The Chosen One: Legend of the Raven (1998) poster

The Chosen One: The Legend of the Raven (1998)

Rating:


USA. 1998.

Crew

Director – Lawrence Lanoff, Screenplay – Khara Bromiley & Sam Rappaport, Producers – India Rose & James Velasquez, Photography – Robert New, Music – Keith Arem. Production Company – Discovery Entertainment.

Cast

Carmen Electra (McKenna Bravenight), Debra Xavier (Nora), Dave Oliver (Henry), Shauna Sand (Emma Bravenight), Michael Stadvee (Cole), Tim Bagley (Ricky Dean), Charles Santore (Dougie), Frank Salcedo (Papi), Lawrence Lanoff (The Route 33 Serial Killer), Conrad Bachman (Carl)


Plot

McKenna Bravenight returns to her small desert hometown after the murder of her sister Emma. She is told by her Native Indian father and Emma’s ghost that she is now the Chosen One and must bear the Sacred Crescent to fight evil. She refuses to accept the role but finds she is unable to take the Crescent off once it is placed around her neck. She takes up with her ex, local law enforcement officer Henry. This drives Henry’s embittered girlfriend Nora to crystal meth addiction and whoring herself to her supplier Cole. Cole shoots both McKenna and Nora but the power of the Crescent revives them from the dead. Giving herself over to the power of the raven, McKenna dons a form-fitting masked outfit and dedicates herself to the fight against evil. However, Nora has given herself over to the dark spirit of the wolf and starts to relish hunting and killing, all the while trying to obtain the Crescent and its powers from McKenna.

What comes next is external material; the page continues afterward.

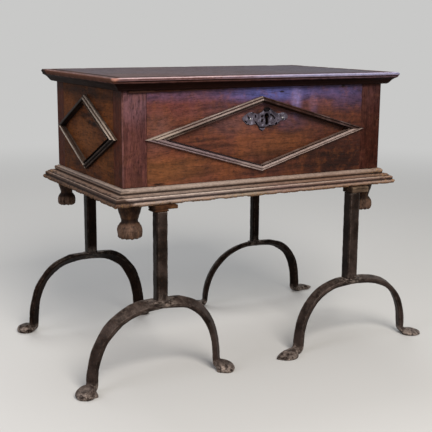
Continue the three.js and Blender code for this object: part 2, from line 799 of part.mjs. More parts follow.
function addLockCase() {
  const left = keyholePlace - lockCaseLeft;
  const right = keyholePlace + lockCaseRight;
  const top = boxTop - lockCaseDrop;
  const front = panelBack + seatGap;
  const outer = block([left, front, top - lockCaseHeight], [right, panelBack + lockCaseDepth, top]);
  const inner = block(
    [left + lockCaseWall, front - overrun, top - lockCaseHeight + lockCaseWall],
    [right - lockCaseWall, panelBack + lockCaseDepth - lockCaseWall, top - lockCaseWall],
  );
  const shell = cut(outer, [inner]);
  const stapleHalf = stapleThickness / 2;
  const guidePlaces = [
    boltNose - boltLength + 2 * boltRest + boltTravel,
    boltNose - boltRest - guideThickness,
    keyholePlace + stapleHalf + 2 * boltRest,
  ];
  const slot = block(
    [keyholePlace - stapleHalf - swingGap, front - overrun, top - lockCaseWall - overrun],
    [keyholePlace + stapleHalf + swingGap, panelBack + stapleInset + stapleDepth + swingGap, top + overrun],
  );
  const boltWindow = block(
    [left + lockCaseWall, boltMiddleY - boltDepth / 2 - seatGap, boltMiddleZ - boltHeight / 2 - seatGap],
    [right - lockCaseWall, boltMiddleY + boltDepth / 2 + seatGap, boltMiddleZ + boltHeight / 2 + seatGap],
  );
  const filled = join([shell, ...guidePlaces.map(guideBlock)]);
  addPiece("lock_case", cut(filled, [slot, boltWindow]), lockIron);
}

function addLockBolt() {
  const tail = boltNose - boltLength;
  const bar = block(
    [tail, boltMiddleY - boltDepth / 2, boltMiddleZ - boltHeight / 2],
    [boltNose, boltMiddleY + boltDepth / 2, boltMiddleZ + boltHeight / 2],
  );
  const middle = (tail + boltNose) / 2;
  const notch = block(
    [middle - boltNotchWidth / 2, boltMiddleY - boltDepth, boltMiddleZ - boltHeight],
    [middle + boltNotchWidth / 2, boltMiddleY + boltDepth, boltMiddleZ - boltHeight / 2 + boltNotchDepth],
  );
  addPiece("lock_bolt", cut(bar, [notch]), lockIron);
}

// A leaf spring from the roof of the case down onto the bolt's back
function addLockSpring() {
  const roof = boxTop - lockCaseDrop - lockCaseWall - seatGap - springThickness / 2;
  const floor = boltMiddleZ + boltHeight / 2 + seatGap + springThickness / 2;
  const line = springShares.map(([along, up]) => new THREE.Vector2(
    keyholePlace + along * lockCaseLeft,
    THREE.MathUtils.lerp(floor, roof, up),
  ));
  const half = springThickness / 2;
  const upper = line.map(({ x, y }) => [x, y + half]);
  const lower = line.map(({ x, y }) => [x, y - half]).reverse();
  const geometry = extrude(outline([...upper, ...lower]), boltDepth);
  geometry.rotateX(Math.PI / 2);
  geometry.translate(0, boltMiddleY + boltDepth / 2, 0);
  addPiece("lock_spring", geometry, brightIron);
}

function addLidStaple() {
  const front = panelBack + stapleInset;
  const top = boxTop;
  const eyeHalf = boltHeight / 2 + 2 * swingGap;
  const low = boltMiddleZ - eyeHalf - stapleRim;
  const tongue = block(
    [keyholePlace - stapleThickness / 2, front, low],
    [keyholePlace + stapleThickness / 2, front + stapleDepth, top],
  );
  const foot = block(
    [keyholePlace - stapleFootWidth / 2, front - stapleSwing, top - stapleFootThickness],
    [keyholePlace + stapleFootWidth / 2, front + stapleDepth + stapleSwing, top],
  );
  const eye = block(
    [keyholePlace - stapleThickness, boltMiddleY - boltDepth / 2 - swingGap, boltMiddleZ - eyeHalf],
    [keyholePlace + stapleThickness, boltMiddleY + boltDepth / 2 + swingGap, boltMiddleZ + eyeHalf],
  );
  addPiece("lid_staple", cut(join([tongue, foot]), [eye]), lockIron);
}

// Hinges: each turns about a pin along X at the top of the back panel
function pinRod(radius, from, to) {
  const geometry = rod(radius, to - from, pinSegments);
  geometry.rotateY(Math.PI / 2);
  geometry.translate(from, hingeAxisY, hingeAxisZ);
  return geometry;
}

function addHinge(name, place) {
  const half = hingeWidth / 2;
  const middleHalf = hingeWidth / 6;
  const bore = pinRod(hingePinRadius + seatGap, place - half - overrun, place + half + overrun);
  const strapTop = lidUnderside + leafThickness;
  const tip = hingeAxisY - strapLength;
  const root = hingeAxisY - knuckleRadius - swingGap;
  const tipHalf = strapTipWidth / 2;
  const strapPlan = outline([
    [place - half, root], [place - tipHalf, tip + tipHalf], [place, tip],
    [place + tipHalf, tip + tipHalf], [place + half, root],
  ]);
  const strap = extrude(strapPlan, leafThickness);
  strap.translate(0, 0, lidUnderside);
  const neck = block(
    [place - middleHalf + seatGap, root - knuckleRadius, lidUnderside],
    [place + middleHalf - seatGap, hingeAxisY, strapTop],
  );
  const curl = pinRod(knuckleRadius, place - middleHalf + seatGap, place + middleHalf - seatGap);
  addPiece(`${name}_hinge_strap`, cut(join([strap, neck, curl]), [bore]), lockIron);

  const leafFront = hingeAxisY - knuckleRadius;
  const plate = block(
    [place - half, leafFront, hingeAxisZ - leafLength],
    [place + half, leafFront + leafThickness, hingeAxisZ],
  );
  const outerCurls = [
    pinRod(knuckleRadius, place - half, place - middleHalf),
    pinRod(knuckleRadius, place + middleHalf, place + half),
  ];
  const curlGap = block(
    [place - middleHalf, leafFront - overrun, hingeAxisZ - knuckleRadius - swingGap],
    [place + middleHalf, hingeAxisY + overrun + knuckleRadius, hingeAxisZ + overrun],
  );
  const leafSolid = cut(join([cut(plate, [curlGap]), ...outerCurls]), [bore]);
  addPiece(`${name}_hinge_leaf`, leafSolid, lockIron);

  const headMiddle = half + seatGap + hingePinHead / 2;
  const shank = pinRod(hingePinRadius, place - headMiddle, place + headMiddle);
  const heads = [place - headMiddle, place + headMiddle].map(
    (middle) => pinRod(hingePinHeadRadius, middle - hingePinHead / 2, middle + hingePinHead / 2),
  );
  addPiece(`${name}_hinge_pin`, join([shank, ...heads]), brightIron);
}

addCarcase();
addPlinth();
addLid();
addLozenges();
addTurnedFeet();
addLegs();
addEscutcheon();
addLockCase();
addLockBolt();
addLockSpring();
addLidStaple();
addHinge("left", -hingePlace);
addHinge("right", hingePlace);

export default model;
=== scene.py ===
"""The looks of an old walnut strongbox on four wrought-iron legs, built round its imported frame."""

import logging
import math
from contextlib import contextmanager
from dataclasses import dataclass, replace
from enum import Enum
from typing import Any, Callable, Iterable, Iterator, Sequence

import bmesh
import bpy
from bmesh.types import BMesh
from bpy.types import Material, Mesh, Node, NodeSocket, NodeTree, Object, World
from mathutils import Matrix, Vector, noise


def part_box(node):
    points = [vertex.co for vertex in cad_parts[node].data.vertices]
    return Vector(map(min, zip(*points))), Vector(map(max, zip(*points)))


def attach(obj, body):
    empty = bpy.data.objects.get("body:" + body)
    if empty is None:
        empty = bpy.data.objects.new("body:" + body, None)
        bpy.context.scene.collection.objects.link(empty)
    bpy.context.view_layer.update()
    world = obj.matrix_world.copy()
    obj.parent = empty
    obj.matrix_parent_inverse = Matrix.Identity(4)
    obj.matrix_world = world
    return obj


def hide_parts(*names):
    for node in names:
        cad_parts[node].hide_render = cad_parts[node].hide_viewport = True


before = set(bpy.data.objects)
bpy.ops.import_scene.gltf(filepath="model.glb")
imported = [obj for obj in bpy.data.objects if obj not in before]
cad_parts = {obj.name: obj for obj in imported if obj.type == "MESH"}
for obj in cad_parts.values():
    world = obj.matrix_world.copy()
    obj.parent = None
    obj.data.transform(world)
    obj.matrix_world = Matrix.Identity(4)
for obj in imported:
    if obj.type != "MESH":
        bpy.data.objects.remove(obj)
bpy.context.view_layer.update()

log = logging.getLogger("strongbox")

MM = 0.001
SIDES = ("front", "right", "back", "left")
CORNERS = ("front_left", "front_right", "back_right", "back_left")
Pair = tuple[float, float]
Triple = tuple[float, float, float]
Faces = list[tuple[int, ...]]
Places = list[tuple[Vector, Vector]]
BACKDROP = "c9c9c8"


# Named choices
class Body(Enum):
    """The bodies that new pieces ride on."""

    COFFER = "coffer"
    LID = "lid"


class Slot(Enum):
    """The record's material slots that new pieces take."""

    POST = "post_wood"
    PLINTH = "plinth_wood"
    LID = "lid_wood"
    LOZENGE = "lozenge_wood"
    FOOT = "foot_wood"
    SHIM = "shim_wood"
    LEG = "leg_iron"
    LOCK = "lock_iron"


class Grain(Enum):
    """The way that the grain of a piece runs."""

    ALONG_X = (1, 0, 0)
    ALONG_Y = (0, 1, 0)
    ALONG_Z = (0, 0, 1)

    def stretch(self, along: float, across: float) -> Triple:
        """Returns one scale for each axis, a slow one along the grain and a quick one across it."""
        return tuple(along if axis else across for axis in self.value)

    def sideways(self, distance: float) -> Triple:
        """Returns a shift that only moves a point across the grain."""
        return tuple(0.0 if axis else distance for axis in self.value)


class PadShape(Enum):
    """The two kinds of foot that the arches end in."""

    LUMP = "lump"
    LEAF = "leaf"


# Node trees
def joining(operation: str, reflected: bool = False) -> Callable[["Field", Any], "Field"]:
    """Makes an operator of fields.

    Args:
        operation: ADD, SUBTRACT, MULTIPLY or DIVIDE.
        reflected: Whether the field stands on its right.

    Returns:
        The operator.
    """
    def join(field: "Field", other: Any) -> "Field":
        """Returns the field joined with the other term."""
        terms = (other, field) if reflected else (field, other)
        return field.maker.combine(operation, *terms)

    return join


class Field:
    """An output socket that takes part in arithmetic, where each sum adds a node to its tree."""

    def __init__(self, maker: "Maker", socket: NodeSocket) -> None:
        """Wraps an output socket of the maker's tree."""
        self.maker = maker
        self.socket = socket

    __add__, __radd__ = joining("ADD"), joining("ADD", reflected=True)
    __sub__, __rsub__ = joining("SUBTRACT"), joining("SUBTRACT", reflected=True)
    __mul__, __rmul__ = joining("MULTIPLY"), joining("MULTIPLY", reflected=True)
    __truediv__, __rtruediv__ = joining("DIVIDE"), joining("DIVIDE", reflected=True)

    @property
    def is_vector(self) -> bool:
        """Tells whether the socket holds a vector or a colour."""
        return self.socket.type in {"VECTOR", "RGBA"}


class Made:
    """A node just added, whose outputs are read by name."""

    def __init__(self, maker: "Maker", node: Node) -> None:
        """Keeps a node with the maker of its tree."""
        self.maker = maker
        self.node = node

    def __getitem__(self, name: str) -> Field:
        """Returns the output of that name as a field."""
        return Field(self.maker, find_socket(self.node.outputs, name))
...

The Chosen One: Legend of the Raven is an amazing film. It is clearly one of those films that is going to be rediscovered as a trash movie artifact in years to come. What makes it so amusing is that it suffers from an identity crisis that seems to be trying to pack as many diverse genres into one as possible. For a time, it seems to be a psycho film, although the serial killer is then killed off. It is a superhero film, one that offers the intriguing possibility of something like a female version of The Crow (1994) using American Indian mythology. (Although, it is also a superhero film shot on the cheap where the promised apocalyptic battle between good and evil takes place entirely in a small desert town whose population registers in the low double digits. The town itself appears to have been shot on the cheap using someone’s ranch as a location).

It is also a white trash soap opera full of amazingly torrid smalltown bitcheries – when sheriff Dave Oliver cheats on her, bad girl Debra Xavier hits the crystal meth and sells herself to drug dealer Michael Stadvee who promptly beats Oliver up, urinates on him, then throws him in the back of his pickup truck where Xavier gleefully has sex with Stadvee, riding on top, while Oliver writhes in agony on the back of the truck.

The Chosen One also wants to be a softcore sex film a la the tasteful porn movies that are made for cable. (Indeed, director Lawrence Lanoff has directed a number of Playboy specials and various other erotic films – see also Temptress (1995), which is equally hilariously trashy). There is an hilarious scene borrowed somewhat from Body Heat (1981) with Dave Oliver, having been mentally summoned, the narrator informs us, smashing a window with a chair to get into the house to unleash his passion for Carmen Electra. There is a later heated scene with Carmen Electra seducing Dave Oliver by standing over him and pouring milk down her leg (even if it is obvious during the ensuing sex sequence that it is a body double standing in for Electra’s supposed nude shots).

The film becomes even more amazing during Carmen Electra’s transformation into a superheroine. As befits most superheroines of the 1990s – Joan Severance in Black Scorpion (1995), Pamela Anderson in Barb Wire (1996), Nicole Eggert in The Demolitionist (1996) – Electra comes decked in a skintight jumpsuit (in silver spandex rather than black leather) and metal studs and gloves, even a chromium football helmet for a mask. Equally, as per Anderson and Eggert, there are closeup scenes of the heroine first putting the suit on where the camera seems to fetishise the way the skintight suit hugs her curves.

The dialogue verges on near laughability – when Carmen Electra protests her fate as superheroine, her ghost sister replies “It’s better than being a spoilt, rotten, hot-tempered bitch.” Later Electra bursts into a saloon with the pronouncement “Hello, scumbag.”

The Chosen One is fascinating for its genre-bending of elements – think of a softcore-white trash desert town melodrama-American Indian superhero movie. Throw in names like Troma as distributor and former Baywatch (1989-2001) regular Carmen Electra and you have an instant psychotronic cult classic in the making. As befits a good psychotronic movie, it sits irresistibly just between being a bad movie and the trashily enjoyable.